WRITTEN EXERCISE ->
Within the records below, reproduce without change the lines from the line that has "# ---- the whole" through the line that has "cad_parts[node].hide_render = cad_parts[node].hide_viewport", and only those.

PROVIDED ENTRIES ->
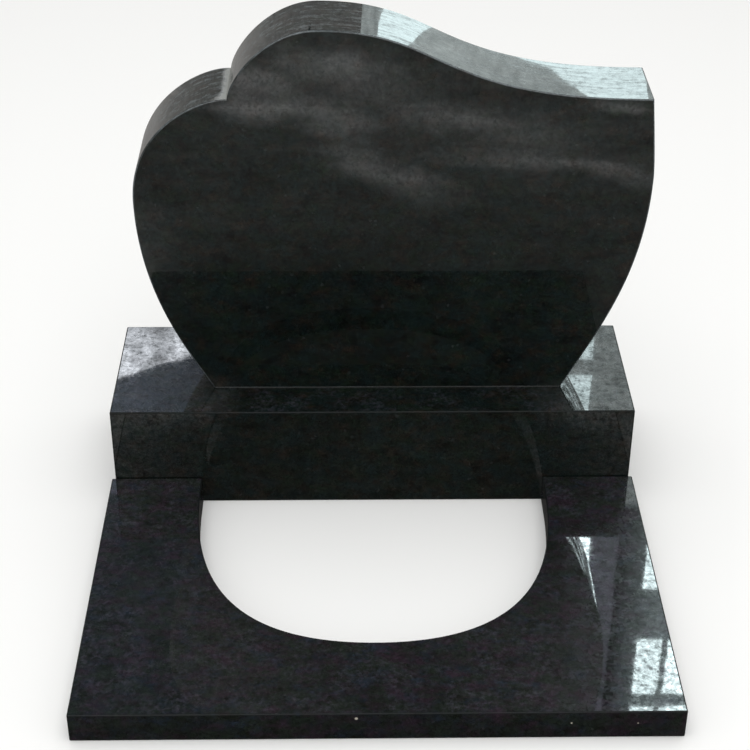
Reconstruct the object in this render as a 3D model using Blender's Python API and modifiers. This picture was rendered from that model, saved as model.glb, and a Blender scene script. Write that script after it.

* * *

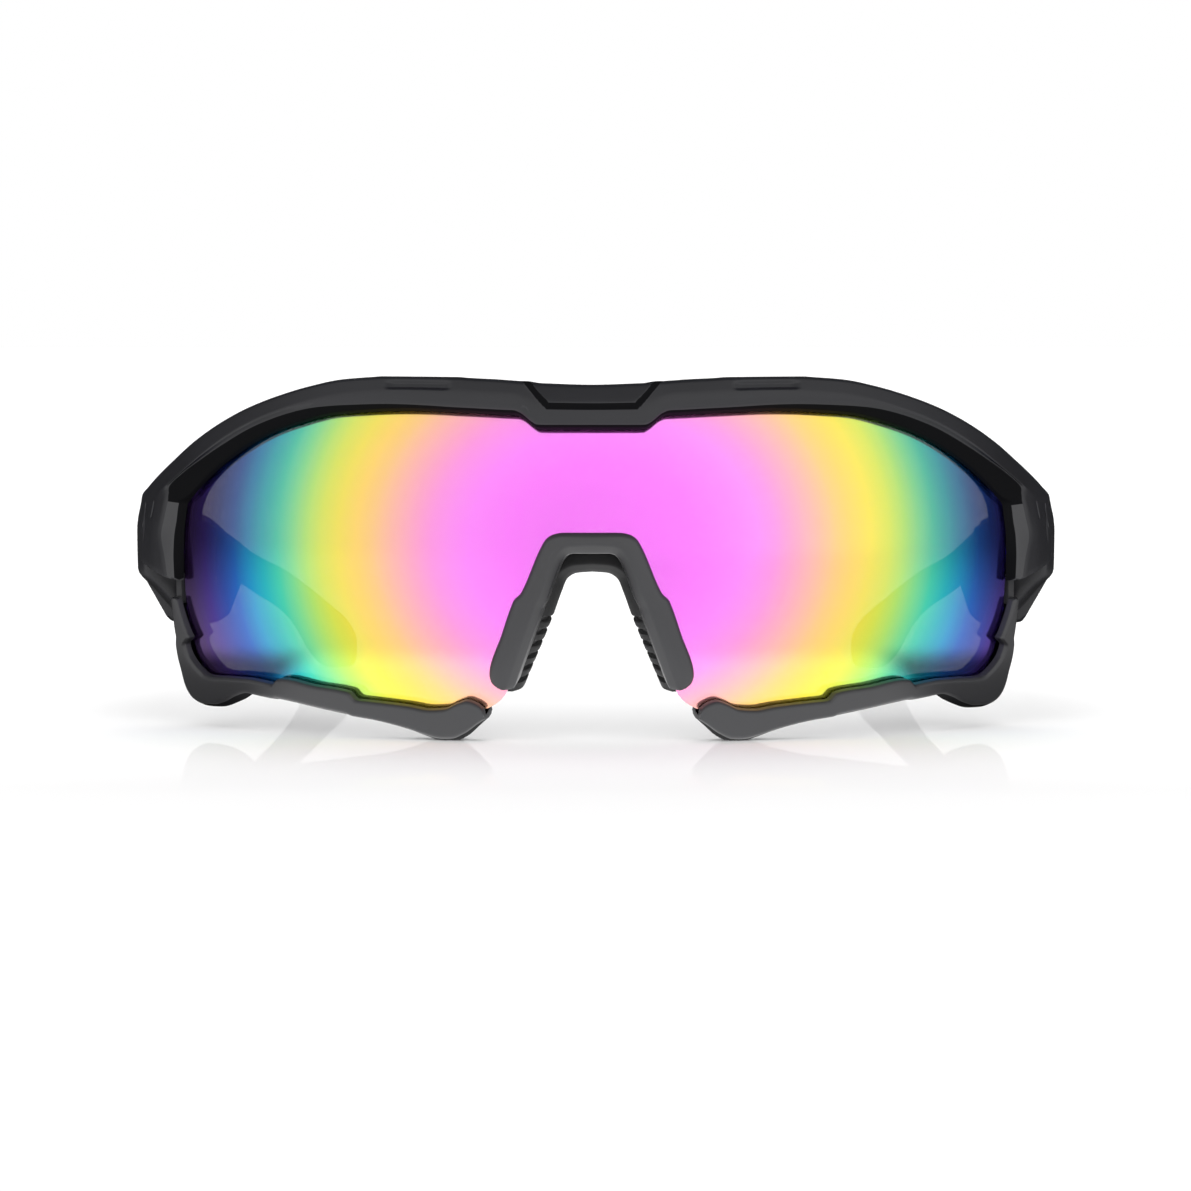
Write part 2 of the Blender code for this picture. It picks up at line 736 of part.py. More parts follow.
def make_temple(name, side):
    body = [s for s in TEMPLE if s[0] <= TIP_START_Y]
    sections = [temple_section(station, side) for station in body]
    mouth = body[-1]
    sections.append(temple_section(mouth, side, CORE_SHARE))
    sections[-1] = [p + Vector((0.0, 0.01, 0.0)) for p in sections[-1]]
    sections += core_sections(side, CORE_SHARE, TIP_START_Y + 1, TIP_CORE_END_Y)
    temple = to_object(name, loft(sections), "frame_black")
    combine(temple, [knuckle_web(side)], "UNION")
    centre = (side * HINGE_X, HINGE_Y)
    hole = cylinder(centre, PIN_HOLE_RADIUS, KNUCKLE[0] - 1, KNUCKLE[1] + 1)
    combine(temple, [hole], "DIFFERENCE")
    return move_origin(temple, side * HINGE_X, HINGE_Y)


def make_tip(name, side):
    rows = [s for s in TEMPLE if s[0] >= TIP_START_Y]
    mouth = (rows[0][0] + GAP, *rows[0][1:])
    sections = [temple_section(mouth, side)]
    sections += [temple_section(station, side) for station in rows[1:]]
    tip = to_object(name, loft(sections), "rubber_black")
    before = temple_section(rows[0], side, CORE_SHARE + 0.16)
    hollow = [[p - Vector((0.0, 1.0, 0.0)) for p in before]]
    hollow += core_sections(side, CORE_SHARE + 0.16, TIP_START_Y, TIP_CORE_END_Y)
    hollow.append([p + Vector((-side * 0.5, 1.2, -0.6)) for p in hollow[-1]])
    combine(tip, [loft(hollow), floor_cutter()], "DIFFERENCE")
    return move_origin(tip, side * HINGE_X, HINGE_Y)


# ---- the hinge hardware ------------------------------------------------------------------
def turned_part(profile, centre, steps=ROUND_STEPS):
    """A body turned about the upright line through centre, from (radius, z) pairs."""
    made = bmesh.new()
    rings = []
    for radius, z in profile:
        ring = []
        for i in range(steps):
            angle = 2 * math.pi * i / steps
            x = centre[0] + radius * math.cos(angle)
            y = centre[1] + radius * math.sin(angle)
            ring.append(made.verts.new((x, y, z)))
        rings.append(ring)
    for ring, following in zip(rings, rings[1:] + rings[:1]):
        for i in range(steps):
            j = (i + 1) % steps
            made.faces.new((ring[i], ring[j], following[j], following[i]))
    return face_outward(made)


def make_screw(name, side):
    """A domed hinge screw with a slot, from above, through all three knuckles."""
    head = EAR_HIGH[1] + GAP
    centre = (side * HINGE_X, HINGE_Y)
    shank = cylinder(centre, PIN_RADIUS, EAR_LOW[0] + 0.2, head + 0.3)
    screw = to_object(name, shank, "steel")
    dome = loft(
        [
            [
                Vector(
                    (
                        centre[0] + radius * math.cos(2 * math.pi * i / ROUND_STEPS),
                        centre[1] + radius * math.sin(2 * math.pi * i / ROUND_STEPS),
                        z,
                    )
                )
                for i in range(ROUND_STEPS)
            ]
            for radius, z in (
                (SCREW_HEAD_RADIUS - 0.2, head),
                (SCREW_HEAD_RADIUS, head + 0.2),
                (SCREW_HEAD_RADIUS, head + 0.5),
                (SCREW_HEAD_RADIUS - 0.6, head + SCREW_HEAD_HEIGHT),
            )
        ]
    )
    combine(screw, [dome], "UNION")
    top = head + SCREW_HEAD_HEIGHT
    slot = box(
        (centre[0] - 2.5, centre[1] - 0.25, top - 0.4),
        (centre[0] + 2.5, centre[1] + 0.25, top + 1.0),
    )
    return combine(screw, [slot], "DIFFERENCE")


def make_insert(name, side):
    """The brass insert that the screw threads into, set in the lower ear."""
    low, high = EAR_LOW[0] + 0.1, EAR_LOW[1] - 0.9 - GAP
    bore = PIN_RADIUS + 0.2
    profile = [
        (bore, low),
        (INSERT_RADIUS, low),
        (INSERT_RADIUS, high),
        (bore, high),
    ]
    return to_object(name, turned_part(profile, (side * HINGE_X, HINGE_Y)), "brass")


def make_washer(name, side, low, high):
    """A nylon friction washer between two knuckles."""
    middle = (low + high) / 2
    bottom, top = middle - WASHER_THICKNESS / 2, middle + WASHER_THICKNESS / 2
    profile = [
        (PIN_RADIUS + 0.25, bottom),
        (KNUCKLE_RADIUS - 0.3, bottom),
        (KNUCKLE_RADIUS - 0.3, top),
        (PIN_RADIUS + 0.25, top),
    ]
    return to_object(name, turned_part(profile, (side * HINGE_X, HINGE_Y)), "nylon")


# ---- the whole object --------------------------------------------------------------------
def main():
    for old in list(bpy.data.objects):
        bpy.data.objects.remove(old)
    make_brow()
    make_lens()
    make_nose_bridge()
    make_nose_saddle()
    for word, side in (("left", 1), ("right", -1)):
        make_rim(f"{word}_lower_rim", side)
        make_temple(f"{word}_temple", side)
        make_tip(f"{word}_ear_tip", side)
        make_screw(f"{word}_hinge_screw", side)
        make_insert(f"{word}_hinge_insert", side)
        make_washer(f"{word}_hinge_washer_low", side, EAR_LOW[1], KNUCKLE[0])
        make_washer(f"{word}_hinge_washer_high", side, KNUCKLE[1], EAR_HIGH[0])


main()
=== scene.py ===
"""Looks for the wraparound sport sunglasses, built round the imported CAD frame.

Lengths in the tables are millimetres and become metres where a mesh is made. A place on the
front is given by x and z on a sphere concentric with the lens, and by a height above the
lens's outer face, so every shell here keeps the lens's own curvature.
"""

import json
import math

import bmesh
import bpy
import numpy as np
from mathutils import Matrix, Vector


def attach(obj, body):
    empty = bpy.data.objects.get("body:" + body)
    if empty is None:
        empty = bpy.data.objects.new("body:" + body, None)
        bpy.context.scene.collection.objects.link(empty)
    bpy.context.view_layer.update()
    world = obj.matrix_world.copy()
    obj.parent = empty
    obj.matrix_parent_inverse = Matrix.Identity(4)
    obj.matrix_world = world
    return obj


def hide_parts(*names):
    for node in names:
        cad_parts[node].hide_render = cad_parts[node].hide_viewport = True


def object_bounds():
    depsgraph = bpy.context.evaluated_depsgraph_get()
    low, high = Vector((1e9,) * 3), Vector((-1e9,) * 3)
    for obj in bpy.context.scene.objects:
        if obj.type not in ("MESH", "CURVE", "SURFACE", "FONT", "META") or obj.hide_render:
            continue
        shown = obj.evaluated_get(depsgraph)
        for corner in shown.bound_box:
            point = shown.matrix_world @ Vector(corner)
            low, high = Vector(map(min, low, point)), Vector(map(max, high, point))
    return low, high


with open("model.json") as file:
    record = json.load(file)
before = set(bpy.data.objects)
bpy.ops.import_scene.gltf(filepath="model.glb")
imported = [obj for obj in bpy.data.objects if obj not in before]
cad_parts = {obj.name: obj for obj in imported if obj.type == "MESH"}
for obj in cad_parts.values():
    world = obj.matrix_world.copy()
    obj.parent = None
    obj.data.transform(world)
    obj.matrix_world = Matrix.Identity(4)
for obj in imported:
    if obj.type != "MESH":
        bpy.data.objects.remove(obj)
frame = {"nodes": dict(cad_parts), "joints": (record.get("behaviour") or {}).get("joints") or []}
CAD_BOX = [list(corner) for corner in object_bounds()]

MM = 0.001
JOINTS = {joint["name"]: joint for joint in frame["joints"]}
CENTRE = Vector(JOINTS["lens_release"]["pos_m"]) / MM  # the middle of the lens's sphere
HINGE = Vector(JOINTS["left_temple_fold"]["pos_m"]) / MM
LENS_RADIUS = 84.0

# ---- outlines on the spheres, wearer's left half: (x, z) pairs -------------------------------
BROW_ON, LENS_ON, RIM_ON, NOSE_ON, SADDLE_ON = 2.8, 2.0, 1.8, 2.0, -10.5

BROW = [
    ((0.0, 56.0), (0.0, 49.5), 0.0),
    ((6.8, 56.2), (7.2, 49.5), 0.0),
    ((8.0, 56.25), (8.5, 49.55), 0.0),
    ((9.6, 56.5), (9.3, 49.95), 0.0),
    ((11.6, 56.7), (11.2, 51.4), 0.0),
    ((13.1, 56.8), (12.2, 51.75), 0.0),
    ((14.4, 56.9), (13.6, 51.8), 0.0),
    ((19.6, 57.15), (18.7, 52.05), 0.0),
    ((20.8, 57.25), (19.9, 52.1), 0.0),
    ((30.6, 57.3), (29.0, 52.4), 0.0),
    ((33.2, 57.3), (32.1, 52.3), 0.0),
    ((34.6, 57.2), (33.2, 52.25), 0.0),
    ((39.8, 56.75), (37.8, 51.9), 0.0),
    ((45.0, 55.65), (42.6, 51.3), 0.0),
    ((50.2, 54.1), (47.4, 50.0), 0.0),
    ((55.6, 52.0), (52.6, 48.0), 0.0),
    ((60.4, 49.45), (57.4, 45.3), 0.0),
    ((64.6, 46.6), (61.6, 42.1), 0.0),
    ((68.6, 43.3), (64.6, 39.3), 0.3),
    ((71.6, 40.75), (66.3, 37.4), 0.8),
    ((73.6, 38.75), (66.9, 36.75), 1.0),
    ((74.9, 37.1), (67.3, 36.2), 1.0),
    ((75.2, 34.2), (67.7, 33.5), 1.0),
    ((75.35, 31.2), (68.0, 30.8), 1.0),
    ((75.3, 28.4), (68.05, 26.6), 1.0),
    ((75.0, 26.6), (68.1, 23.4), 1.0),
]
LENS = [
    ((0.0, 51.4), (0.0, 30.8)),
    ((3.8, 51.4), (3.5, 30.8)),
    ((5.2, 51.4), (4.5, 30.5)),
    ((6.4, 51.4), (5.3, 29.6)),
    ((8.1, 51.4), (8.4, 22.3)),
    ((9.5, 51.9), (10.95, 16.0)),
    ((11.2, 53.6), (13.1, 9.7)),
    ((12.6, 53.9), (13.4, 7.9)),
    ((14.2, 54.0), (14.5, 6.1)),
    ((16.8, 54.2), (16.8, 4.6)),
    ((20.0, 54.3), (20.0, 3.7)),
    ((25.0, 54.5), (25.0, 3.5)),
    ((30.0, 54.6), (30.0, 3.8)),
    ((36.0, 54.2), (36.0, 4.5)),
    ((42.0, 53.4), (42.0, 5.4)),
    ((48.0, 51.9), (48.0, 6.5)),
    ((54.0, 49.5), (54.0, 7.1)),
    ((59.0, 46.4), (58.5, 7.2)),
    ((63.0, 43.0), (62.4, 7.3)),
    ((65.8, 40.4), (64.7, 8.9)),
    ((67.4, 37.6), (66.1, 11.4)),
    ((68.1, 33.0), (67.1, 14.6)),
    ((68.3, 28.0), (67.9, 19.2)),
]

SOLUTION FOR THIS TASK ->
# ---- the whole object --------------------------------------------------------------------
def main():
    for old in list(bpy.data.objects):
        bpy.data.objects.remove(old)
    make_brow()
    make_lens()
    make_nose_bridge()
    make_nose_saddle()
    for word, side in (("left", 1), ("right", -1)):
        make_rim(f"{word}_lower_rim", side)
        make_temple(f"{word}_temple", side)
        make_tip(f"{word}_ear_tip", side)
        make_screw(f"{word}_hinge_screw", side)
        make_insert(f"{word}_hinge_insert", side)
        make_washer(f"{word}_hinge_washer_low", side, EAR_LOW[1], KNUCKLE[0])
        make_washer(f"{word}_hinge_washer_high", side, KNUCKLE[1], EAR_HIGH[0])


main()
=== scene.py ===
"""Looks for the wraparound sport sunglasses, built round the imported CAD frame.

Lengths in the tables are millimetres and become metres where a mesh is made. A place on the
front is given by x and z on a sphere concentric with the lens, and by a height above the
lens's outer face, so every shell here keeps the lens's own curvature.
"""

import json
import math

import bmesh
import bpy
import numpy as np
from mathutils import Matrix, Vector


def attach(obj, body):
    empty = bpy.data.objects.get("body:" + body)
    if empty is None:
        empty = bpy.data.objects.new("body:" + body, None)
        bpy.context.scene.collection.objects.link(empty)
    bpy.context.view_layer.update()
    world = obj.matrix_world.copy()
    obj.parent = empty
    obj.matrix_parent_inverse = Matrix.Identity(4)
    obj.matrix_world = world
    return obj


def hide_parts(*names):
    for node in names:
        cad_parts[node].hide_render = cad_parts[node].hide_viewport = True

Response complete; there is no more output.